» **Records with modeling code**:
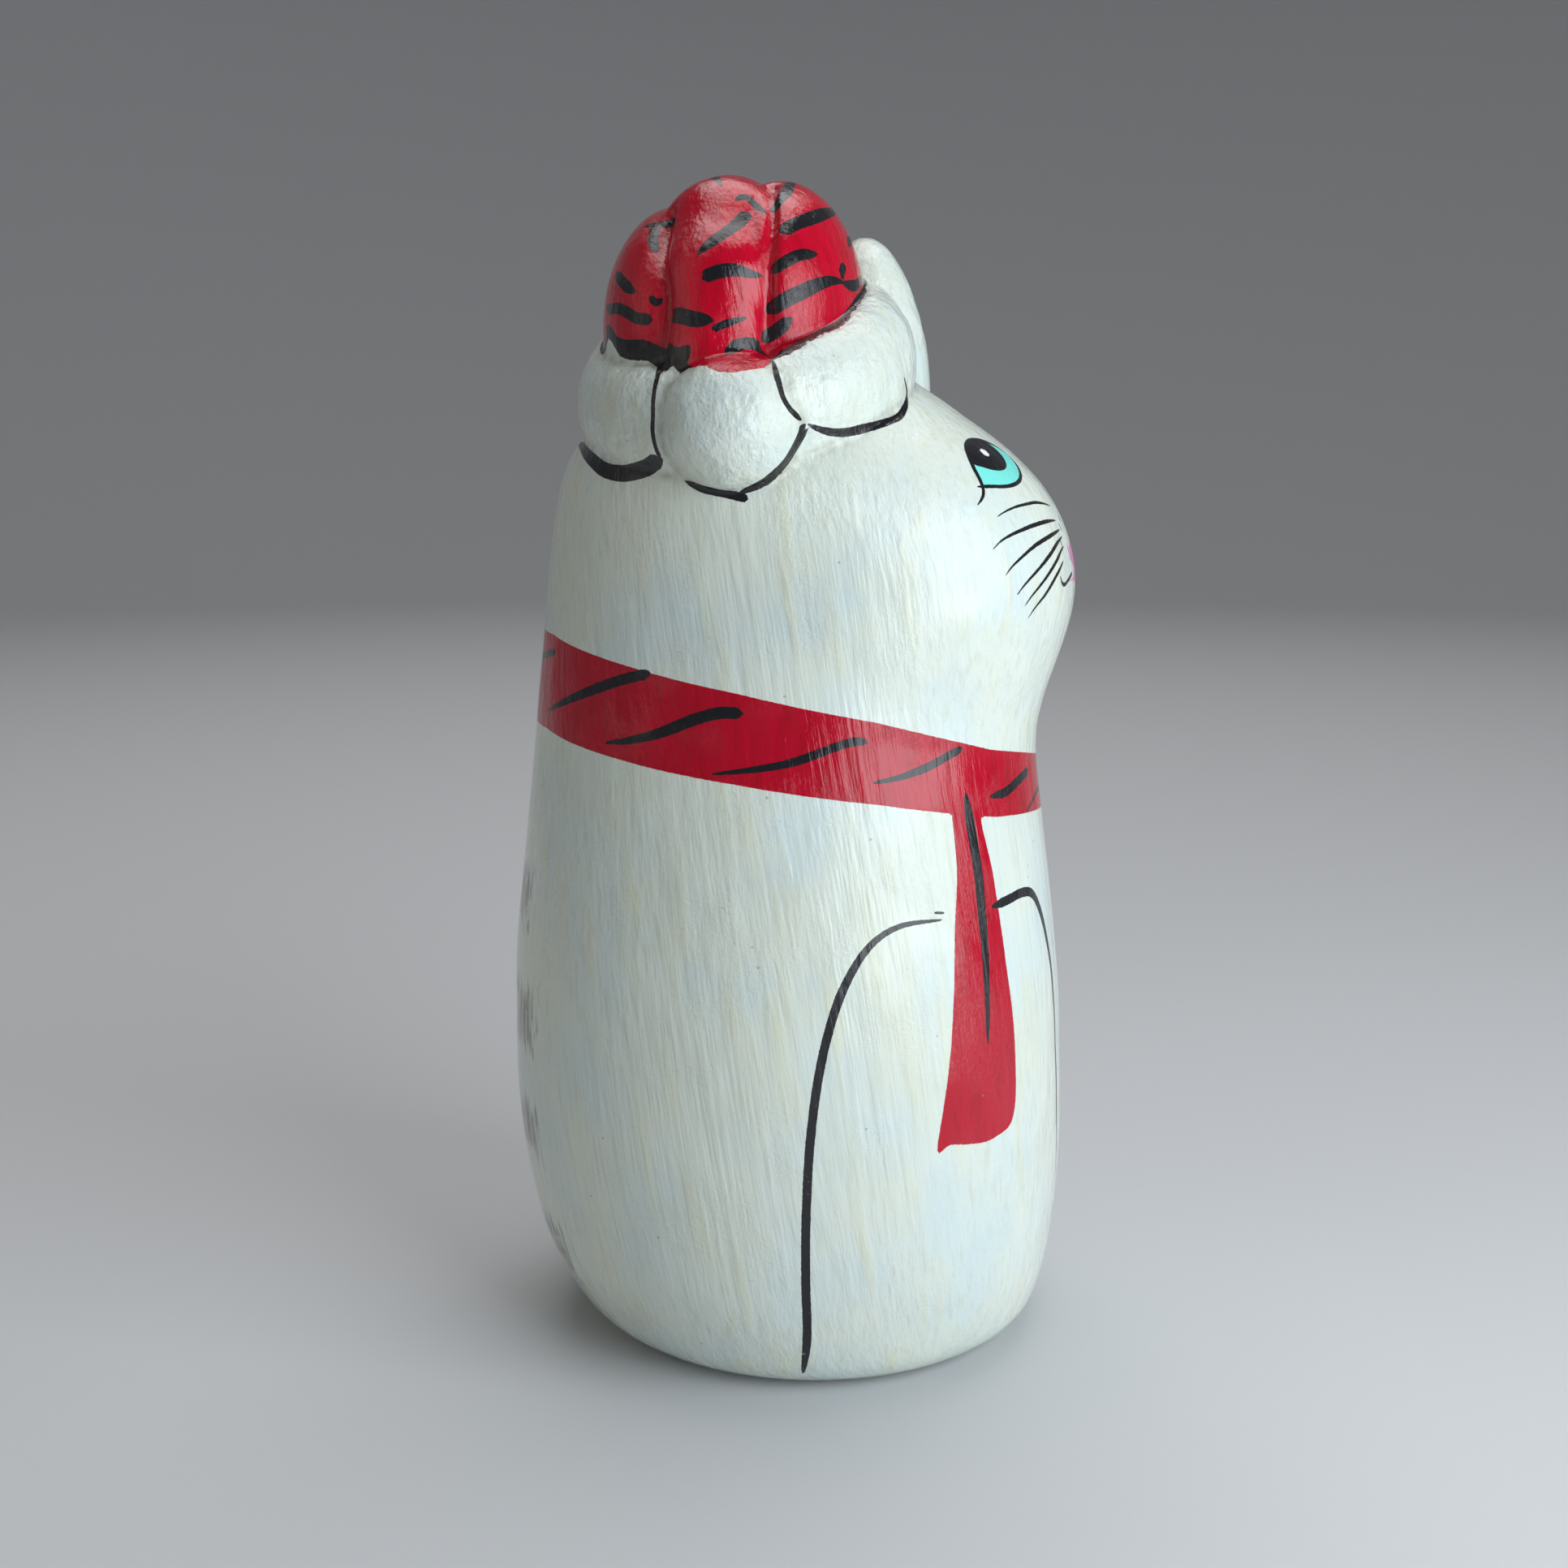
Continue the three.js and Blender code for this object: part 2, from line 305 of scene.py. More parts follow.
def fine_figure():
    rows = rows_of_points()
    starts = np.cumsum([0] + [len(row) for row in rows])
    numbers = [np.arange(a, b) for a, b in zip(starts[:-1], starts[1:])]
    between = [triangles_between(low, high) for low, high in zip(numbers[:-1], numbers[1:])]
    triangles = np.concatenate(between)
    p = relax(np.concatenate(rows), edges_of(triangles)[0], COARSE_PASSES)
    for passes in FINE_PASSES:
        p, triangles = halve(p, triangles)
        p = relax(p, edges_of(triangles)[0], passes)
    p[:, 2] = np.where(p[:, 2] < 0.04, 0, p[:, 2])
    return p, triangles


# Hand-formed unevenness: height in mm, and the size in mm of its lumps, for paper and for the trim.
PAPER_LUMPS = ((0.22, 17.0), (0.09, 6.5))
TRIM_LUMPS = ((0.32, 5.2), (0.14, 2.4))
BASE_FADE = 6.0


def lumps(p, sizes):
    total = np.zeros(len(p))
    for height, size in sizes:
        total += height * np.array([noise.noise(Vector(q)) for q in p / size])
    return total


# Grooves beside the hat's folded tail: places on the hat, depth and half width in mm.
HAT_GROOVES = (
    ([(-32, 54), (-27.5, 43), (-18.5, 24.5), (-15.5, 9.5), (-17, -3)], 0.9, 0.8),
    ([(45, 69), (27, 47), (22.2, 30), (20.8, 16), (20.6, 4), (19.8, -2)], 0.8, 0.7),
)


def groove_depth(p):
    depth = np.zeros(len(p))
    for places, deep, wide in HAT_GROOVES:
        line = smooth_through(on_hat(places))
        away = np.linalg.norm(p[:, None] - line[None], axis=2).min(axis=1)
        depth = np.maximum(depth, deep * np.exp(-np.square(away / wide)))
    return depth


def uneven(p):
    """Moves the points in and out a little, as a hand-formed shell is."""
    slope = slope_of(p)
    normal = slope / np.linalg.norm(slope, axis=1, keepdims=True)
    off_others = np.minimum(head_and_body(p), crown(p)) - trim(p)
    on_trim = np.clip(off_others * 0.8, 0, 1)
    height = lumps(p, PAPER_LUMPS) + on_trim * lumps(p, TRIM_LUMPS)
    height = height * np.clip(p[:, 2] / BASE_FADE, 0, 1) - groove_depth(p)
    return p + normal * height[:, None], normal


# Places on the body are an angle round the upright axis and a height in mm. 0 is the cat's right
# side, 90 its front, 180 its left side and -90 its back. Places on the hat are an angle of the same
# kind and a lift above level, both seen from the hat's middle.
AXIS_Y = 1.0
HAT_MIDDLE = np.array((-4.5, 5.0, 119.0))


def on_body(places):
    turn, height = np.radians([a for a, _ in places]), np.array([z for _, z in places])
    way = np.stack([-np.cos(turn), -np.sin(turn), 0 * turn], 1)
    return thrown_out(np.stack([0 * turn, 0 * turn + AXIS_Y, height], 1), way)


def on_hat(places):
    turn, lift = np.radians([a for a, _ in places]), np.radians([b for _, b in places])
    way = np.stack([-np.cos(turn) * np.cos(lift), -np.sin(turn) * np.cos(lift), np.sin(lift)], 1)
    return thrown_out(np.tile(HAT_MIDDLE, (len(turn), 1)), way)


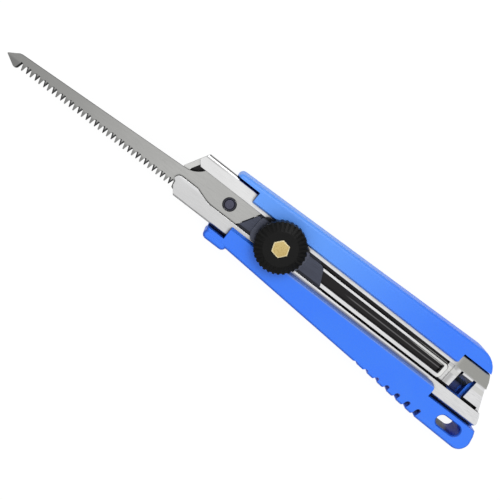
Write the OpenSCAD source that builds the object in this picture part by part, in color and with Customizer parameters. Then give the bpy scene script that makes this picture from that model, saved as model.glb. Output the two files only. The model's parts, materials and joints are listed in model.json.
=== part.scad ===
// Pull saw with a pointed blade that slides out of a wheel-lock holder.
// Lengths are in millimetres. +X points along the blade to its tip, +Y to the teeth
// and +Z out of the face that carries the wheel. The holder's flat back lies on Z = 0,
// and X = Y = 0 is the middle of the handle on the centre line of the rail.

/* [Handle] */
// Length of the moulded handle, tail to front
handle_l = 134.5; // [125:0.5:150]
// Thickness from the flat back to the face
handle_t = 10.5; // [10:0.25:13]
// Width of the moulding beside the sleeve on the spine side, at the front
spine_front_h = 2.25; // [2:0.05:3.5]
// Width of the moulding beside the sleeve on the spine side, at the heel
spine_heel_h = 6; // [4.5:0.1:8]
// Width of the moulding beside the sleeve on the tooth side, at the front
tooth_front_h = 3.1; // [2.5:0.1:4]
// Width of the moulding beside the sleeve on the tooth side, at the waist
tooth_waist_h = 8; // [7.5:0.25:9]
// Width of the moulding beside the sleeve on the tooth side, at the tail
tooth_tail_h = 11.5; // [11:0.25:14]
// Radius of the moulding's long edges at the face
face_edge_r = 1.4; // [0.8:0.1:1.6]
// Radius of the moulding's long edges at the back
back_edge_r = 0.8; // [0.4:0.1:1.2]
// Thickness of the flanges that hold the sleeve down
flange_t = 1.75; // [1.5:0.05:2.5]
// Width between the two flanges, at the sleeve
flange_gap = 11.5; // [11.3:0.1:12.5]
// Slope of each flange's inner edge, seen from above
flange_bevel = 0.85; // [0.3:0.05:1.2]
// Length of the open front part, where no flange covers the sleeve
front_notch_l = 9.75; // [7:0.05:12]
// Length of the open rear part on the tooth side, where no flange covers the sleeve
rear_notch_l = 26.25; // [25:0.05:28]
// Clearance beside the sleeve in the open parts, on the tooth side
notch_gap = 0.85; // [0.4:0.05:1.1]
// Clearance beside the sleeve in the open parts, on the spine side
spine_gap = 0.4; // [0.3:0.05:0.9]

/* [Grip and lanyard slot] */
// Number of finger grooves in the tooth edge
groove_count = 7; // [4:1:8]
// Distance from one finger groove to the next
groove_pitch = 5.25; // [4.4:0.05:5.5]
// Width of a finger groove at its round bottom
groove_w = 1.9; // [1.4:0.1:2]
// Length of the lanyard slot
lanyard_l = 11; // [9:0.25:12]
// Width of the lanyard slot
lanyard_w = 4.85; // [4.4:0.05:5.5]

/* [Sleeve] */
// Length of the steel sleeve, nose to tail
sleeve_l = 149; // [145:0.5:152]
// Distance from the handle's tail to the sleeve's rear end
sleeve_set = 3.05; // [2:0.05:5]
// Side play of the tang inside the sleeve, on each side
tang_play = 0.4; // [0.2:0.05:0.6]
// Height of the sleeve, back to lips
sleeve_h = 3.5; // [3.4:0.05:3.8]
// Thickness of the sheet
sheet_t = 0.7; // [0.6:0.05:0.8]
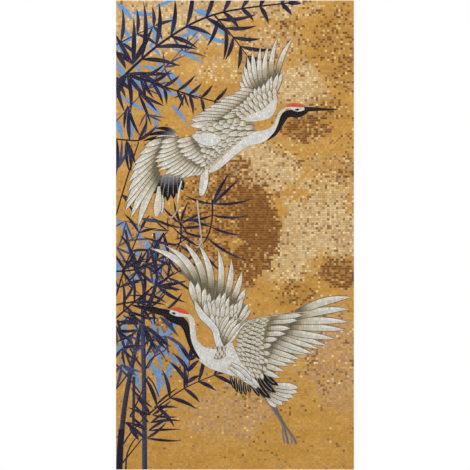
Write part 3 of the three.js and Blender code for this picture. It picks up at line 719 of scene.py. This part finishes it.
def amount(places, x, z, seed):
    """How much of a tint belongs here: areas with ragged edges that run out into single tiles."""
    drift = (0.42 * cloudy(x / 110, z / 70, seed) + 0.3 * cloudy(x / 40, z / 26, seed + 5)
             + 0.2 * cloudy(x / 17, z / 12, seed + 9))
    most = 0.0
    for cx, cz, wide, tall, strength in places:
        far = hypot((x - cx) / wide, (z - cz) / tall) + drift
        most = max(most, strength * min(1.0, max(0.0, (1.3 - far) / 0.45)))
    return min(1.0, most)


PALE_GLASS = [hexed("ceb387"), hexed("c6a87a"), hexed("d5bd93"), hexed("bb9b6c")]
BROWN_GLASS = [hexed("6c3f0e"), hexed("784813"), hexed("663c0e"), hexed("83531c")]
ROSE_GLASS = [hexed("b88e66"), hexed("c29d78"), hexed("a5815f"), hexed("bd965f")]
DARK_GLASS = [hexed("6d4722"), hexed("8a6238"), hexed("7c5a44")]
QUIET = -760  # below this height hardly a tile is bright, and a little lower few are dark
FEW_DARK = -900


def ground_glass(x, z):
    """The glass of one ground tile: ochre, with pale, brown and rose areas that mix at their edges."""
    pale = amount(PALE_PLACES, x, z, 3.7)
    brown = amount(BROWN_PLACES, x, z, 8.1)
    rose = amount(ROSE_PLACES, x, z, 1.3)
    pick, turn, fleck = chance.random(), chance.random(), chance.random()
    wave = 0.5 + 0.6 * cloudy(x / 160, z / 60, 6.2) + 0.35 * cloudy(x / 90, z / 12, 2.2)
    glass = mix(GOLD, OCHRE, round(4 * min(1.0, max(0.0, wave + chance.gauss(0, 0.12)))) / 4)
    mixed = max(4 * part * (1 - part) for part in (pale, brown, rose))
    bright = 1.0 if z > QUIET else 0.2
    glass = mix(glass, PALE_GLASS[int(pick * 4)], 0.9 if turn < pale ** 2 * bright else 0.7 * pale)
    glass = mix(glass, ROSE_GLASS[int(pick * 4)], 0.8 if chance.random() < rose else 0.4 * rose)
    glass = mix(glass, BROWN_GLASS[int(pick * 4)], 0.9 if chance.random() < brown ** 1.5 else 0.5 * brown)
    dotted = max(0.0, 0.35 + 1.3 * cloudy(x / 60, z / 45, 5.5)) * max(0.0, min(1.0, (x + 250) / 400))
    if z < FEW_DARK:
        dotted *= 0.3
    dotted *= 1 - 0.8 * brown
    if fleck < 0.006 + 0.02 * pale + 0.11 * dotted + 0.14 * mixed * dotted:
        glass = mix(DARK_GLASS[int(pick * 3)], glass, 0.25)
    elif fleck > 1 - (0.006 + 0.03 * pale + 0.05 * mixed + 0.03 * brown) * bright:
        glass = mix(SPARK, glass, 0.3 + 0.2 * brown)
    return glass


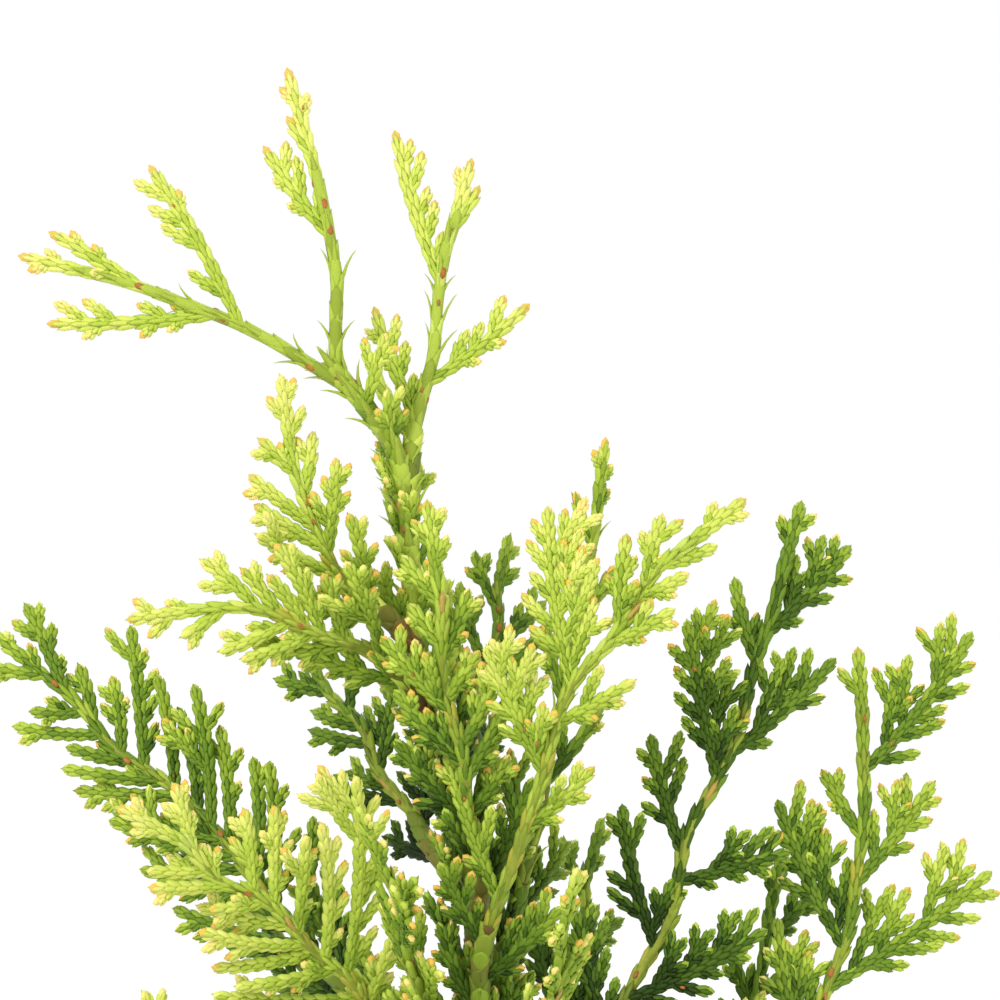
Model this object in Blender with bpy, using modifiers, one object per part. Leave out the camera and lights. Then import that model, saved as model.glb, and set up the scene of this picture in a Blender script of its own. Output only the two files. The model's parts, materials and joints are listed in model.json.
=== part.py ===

» **Task to carry out**:
Only the lines from the one with "Write the OpenSCAD" up to the one with "of the rail." should be repeated, both included, exactly as they appear.

» **The output**:
Write the OpenSCAD source that builds the object in this picture part by part, in color and with Customizer parameters. Then give the bpy scene script that makes this picture from that model, saved as model.glb. Output the two files only. The model's parts, materials and joints are listed in model.json.
=== part.scad ===
// Pull saw with a pointed blade that slides out of a wheel-lock holder.
// Lengths are in millimetres. +X points along the blade to its tip, +Y to the teeth
// and +Z out of the face that carries the wheel. The holder's flat back lies on Z = 0,
// and X = Y = 0 is the middle of the handle on the centre line of the rail.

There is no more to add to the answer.